Write out every line below that includes the word "body".
═══ Extracted information
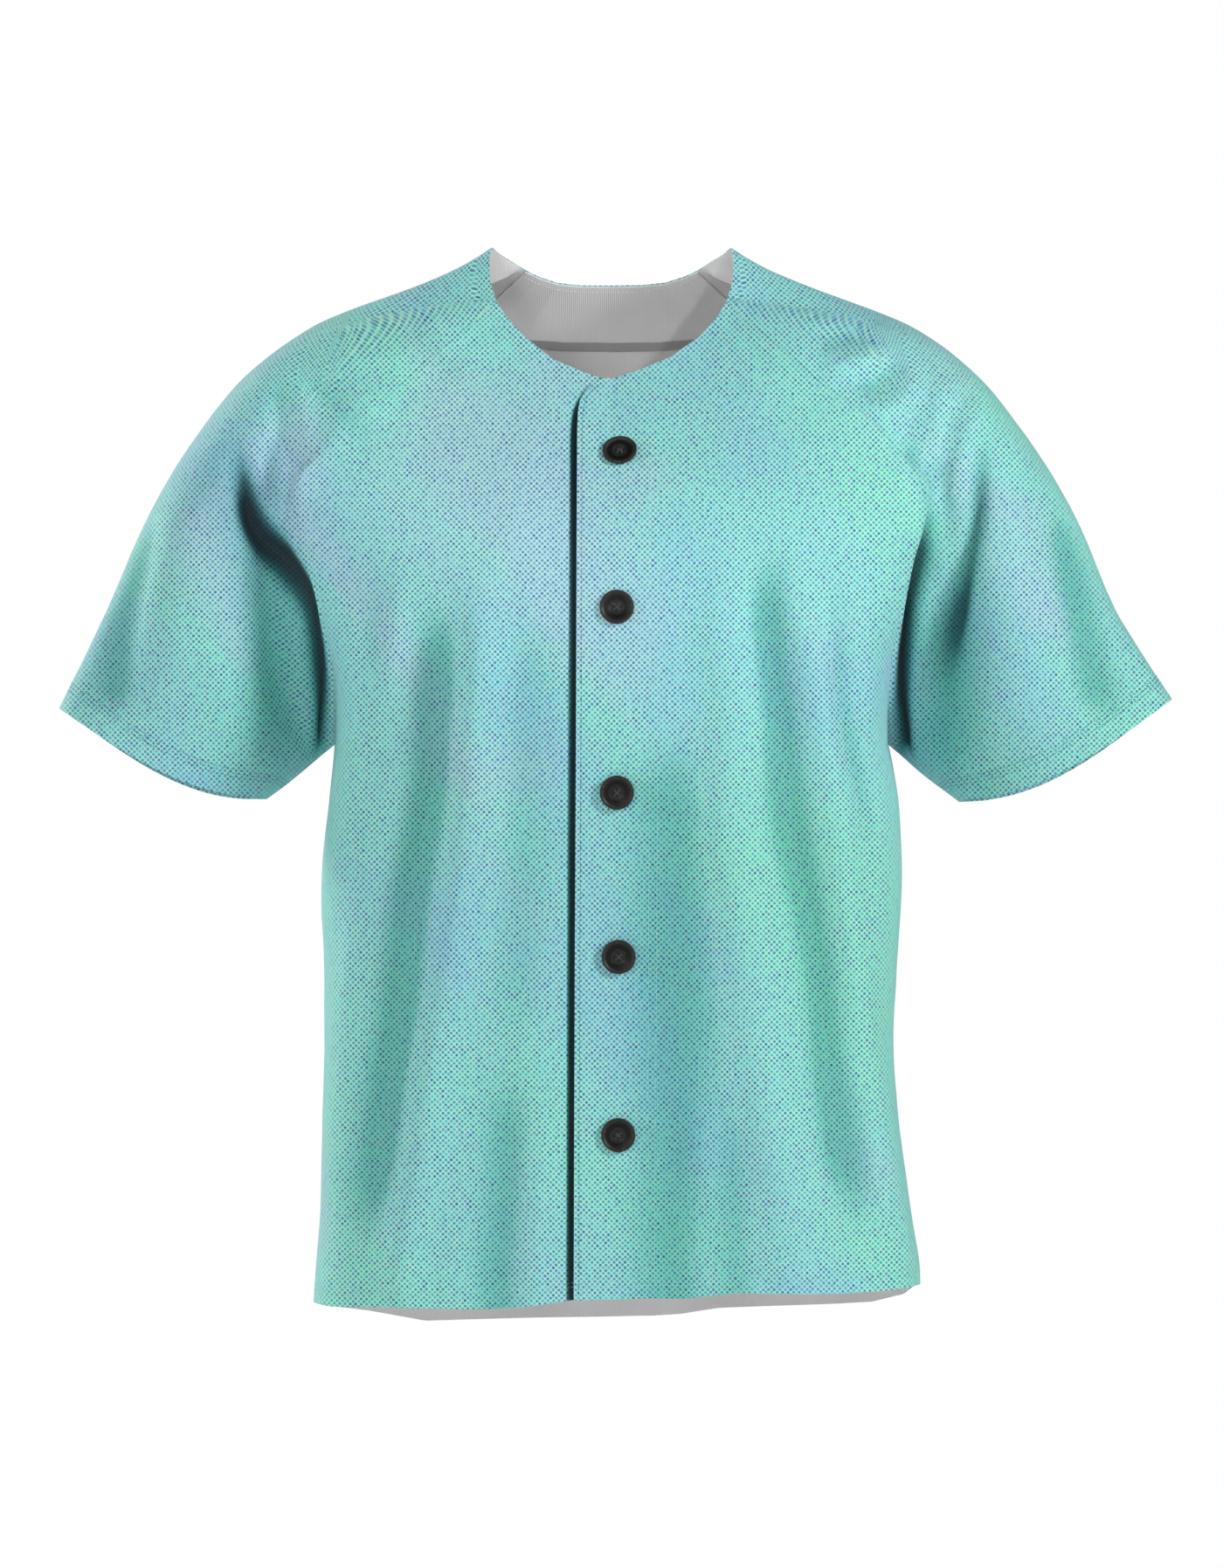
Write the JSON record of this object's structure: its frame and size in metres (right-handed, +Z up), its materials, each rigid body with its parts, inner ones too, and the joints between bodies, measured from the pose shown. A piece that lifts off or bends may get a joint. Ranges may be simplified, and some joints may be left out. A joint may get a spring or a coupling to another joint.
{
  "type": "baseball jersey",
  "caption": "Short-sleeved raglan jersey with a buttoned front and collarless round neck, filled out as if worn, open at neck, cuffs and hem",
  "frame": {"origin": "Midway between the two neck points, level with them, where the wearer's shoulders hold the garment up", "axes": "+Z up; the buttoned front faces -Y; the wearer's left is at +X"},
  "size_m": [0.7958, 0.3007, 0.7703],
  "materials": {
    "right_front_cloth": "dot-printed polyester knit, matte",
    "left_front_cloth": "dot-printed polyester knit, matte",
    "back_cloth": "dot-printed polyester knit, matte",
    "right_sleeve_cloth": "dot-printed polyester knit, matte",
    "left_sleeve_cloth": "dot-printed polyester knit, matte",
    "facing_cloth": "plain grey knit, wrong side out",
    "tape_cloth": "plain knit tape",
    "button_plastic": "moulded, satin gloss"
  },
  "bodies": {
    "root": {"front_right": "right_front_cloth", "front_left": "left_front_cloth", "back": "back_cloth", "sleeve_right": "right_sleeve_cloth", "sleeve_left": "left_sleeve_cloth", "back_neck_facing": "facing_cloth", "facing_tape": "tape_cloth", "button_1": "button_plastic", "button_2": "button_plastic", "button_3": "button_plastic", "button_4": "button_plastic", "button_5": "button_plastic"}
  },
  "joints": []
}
══════
═══ Extracted information
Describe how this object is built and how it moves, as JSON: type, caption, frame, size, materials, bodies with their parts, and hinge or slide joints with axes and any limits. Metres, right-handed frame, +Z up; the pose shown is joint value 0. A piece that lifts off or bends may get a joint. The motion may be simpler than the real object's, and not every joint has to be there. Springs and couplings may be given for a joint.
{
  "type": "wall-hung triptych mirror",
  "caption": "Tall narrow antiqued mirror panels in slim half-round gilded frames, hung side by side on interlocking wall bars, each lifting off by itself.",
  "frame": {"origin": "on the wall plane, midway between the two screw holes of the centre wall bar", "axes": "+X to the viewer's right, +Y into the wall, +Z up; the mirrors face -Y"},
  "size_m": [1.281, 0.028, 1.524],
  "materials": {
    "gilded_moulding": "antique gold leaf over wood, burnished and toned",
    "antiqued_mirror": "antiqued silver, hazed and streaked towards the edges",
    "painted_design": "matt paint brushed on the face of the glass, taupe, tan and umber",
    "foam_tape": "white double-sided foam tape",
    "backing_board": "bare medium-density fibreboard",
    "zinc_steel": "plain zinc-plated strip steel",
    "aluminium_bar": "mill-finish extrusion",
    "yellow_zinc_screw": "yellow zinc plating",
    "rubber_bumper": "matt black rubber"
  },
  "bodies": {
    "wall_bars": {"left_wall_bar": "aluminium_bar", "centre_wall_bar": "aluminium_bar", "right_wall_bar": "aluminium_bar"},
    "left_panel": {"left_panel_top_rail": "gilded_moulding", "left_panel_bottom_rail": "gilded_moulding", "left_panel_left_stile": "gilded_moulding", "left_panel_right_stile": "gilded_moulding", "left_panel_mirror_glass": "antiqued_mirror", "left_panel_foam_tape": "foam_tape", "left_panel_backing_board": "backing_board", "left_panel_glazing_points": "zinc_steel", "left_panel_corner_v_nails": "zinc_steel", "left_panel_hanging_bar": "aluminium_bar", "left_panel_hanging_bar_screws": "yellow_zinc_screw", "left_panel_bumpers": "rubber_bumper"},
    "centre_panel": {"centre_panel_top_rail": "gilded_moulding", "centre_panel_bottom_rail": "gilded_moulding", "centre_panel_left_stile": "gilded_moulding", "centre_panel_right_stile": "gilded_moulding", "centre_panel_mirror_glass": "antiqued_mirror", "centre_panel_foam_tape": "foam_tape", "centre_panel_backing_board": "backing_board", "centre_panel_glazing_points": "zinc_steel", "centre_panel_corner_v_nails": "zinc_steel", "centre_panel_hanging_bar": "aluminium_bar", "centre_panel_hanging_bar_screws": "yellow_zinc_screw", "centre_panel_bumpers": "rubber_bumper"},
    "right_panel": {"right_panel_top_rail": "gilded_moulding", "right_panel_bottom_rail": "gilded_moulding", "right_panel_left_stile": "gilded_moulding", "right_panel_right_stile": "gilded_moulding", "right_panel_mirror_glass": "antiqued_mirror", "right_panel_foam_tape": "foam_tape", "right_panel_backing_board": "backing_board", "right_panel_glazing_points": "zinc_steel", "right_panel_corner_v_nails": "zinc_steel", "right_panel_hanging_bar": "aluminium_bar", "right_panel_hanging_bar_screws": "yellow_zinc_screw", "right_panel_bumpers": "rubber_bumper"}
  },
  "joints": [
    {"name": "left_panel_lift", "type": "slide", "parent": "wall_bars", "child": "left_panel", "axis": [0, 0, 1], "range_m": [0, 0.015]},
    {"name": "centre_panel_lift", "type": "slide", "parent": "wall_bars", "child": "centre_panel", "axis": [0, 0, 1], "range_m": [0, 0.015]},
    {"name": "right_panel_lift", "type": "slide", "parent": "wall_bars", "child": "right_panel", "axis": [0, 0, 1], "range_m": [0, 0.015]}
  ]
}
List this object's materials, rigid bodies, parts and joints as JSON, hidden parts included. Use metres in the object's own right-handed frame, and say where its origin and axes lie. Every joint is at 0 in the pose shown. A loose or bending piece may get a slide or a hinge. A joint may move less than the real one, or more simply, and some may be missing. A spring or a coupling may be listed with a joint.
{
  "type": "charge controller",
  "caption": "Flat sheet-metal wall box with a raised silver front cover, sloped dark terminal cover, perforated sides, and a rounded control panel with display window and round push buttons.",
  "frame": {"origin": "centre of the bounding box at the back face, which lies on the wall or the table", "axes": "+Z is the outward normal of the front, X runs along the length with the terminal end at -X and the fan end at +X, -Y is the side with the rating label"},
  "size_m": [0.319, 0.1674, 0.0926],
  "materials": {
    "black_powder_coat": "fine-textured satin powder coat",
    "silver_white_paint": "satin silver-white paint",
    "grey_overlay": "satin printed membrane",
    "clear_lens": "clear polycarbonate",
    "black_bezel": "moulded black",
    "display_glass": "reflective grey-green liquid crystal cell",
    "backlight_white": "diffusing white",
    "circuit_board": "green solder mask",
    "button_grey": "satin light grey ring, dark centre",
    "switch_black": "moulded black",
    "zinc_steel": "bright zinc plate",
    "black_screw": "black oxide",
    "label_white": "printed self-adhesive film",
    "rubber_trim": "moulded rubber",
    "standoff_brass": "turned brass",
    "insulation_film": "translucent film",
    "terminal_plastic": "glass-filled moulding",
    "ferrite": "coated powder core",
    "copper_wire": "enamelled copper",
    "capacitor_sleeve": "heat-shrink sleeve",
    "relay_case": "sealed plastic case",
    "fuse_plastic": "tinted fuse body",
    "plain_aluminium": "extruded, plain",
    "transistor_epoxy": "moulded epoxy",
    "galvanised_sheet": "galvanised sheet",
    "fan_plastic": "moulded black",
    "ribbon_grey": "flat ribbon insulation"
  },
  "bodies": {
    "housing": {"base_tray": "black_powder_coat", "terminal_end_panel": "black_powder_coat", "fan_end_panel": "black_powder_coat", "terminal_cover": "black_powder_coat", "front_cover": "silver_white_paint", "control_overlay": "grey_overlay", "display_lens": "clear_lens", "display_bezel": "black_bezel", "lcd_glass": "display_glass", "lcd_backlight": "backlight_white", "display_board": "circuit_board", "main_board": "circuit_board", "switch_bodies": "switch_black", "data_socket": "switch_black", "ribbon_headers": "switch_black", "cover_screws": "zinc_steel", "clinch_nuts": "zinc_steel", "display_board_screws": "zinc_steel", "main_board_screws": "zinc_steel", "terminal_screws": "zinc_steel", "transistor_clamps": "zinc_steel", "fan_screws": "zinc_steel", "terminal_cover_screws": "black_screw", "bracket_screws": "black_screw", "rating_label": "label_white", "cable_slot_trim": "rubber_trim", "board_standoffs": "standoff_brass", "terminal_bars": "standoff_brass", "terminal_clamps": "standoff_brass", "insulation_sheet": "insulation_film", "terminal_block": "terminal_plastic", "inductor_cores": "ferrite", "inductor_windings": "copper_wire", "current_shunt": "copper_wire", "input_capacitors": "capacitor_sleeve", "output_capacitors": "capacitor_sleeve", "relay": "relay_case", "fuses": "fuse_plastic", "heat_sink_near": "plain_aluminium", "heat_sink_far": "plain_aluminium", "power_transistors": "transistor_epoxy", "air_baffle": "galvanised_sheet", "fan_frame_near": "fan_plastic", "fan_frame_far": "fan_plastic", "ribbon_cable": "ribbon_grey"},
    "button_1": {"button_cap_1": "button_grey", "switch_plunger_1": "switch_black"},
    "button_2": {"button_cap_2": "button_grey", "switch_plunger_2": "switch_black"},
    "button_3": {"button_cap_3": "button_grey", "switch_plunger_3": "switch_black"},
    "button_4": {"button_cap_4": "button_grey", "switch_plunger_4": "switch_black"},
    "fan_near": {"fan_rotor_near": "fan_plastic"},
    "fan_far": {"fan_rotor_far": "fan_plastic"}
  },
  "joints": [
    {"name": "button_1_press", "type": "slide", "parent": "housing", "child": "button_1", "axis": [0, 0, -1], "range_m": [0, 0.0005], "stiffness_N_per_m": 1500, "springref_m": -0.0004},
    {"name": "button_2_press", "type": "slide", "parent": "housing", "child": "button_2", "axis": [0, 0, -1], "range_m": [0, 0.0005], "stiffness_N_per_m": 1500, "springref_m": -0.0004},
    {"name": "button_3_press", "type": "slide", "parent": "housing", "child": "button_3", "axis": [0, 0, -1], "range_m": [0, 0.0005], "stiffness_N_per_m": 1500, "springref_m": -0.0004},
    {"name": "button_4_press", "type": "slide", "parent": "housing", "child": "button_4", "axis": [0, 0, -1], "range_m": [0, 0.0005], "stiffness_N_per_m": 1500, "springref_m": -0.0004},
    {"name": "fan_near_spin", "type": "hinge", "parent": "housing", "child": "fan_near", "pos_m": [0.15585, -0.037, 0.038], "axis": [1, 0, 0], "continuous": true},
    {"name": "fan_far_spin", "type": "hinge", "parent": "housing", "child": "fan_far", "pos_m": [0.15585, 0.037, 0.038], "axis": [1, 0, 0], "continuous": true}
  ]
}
══════
═══ Extracted information
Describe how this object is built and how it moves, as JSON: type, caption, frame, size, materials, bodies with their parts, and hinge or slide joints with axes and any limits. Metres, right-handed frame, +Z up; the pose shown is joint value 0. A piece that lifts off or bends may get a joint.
══════
◆ Solution below ◆
Write the JSON record of this object's structure: its frame and size in metres (right-handed, +Z up), its materials, each rigid body with its parts, inner ones too, and the joints between bodies, measured from the pose shown. A piece that lifts off or bends may get a joint. Ranges may be simplified, and some joints may be left out. A joint may get a spring or a coupling to another joint.
    "fuse_plastic": "tinted fuse body",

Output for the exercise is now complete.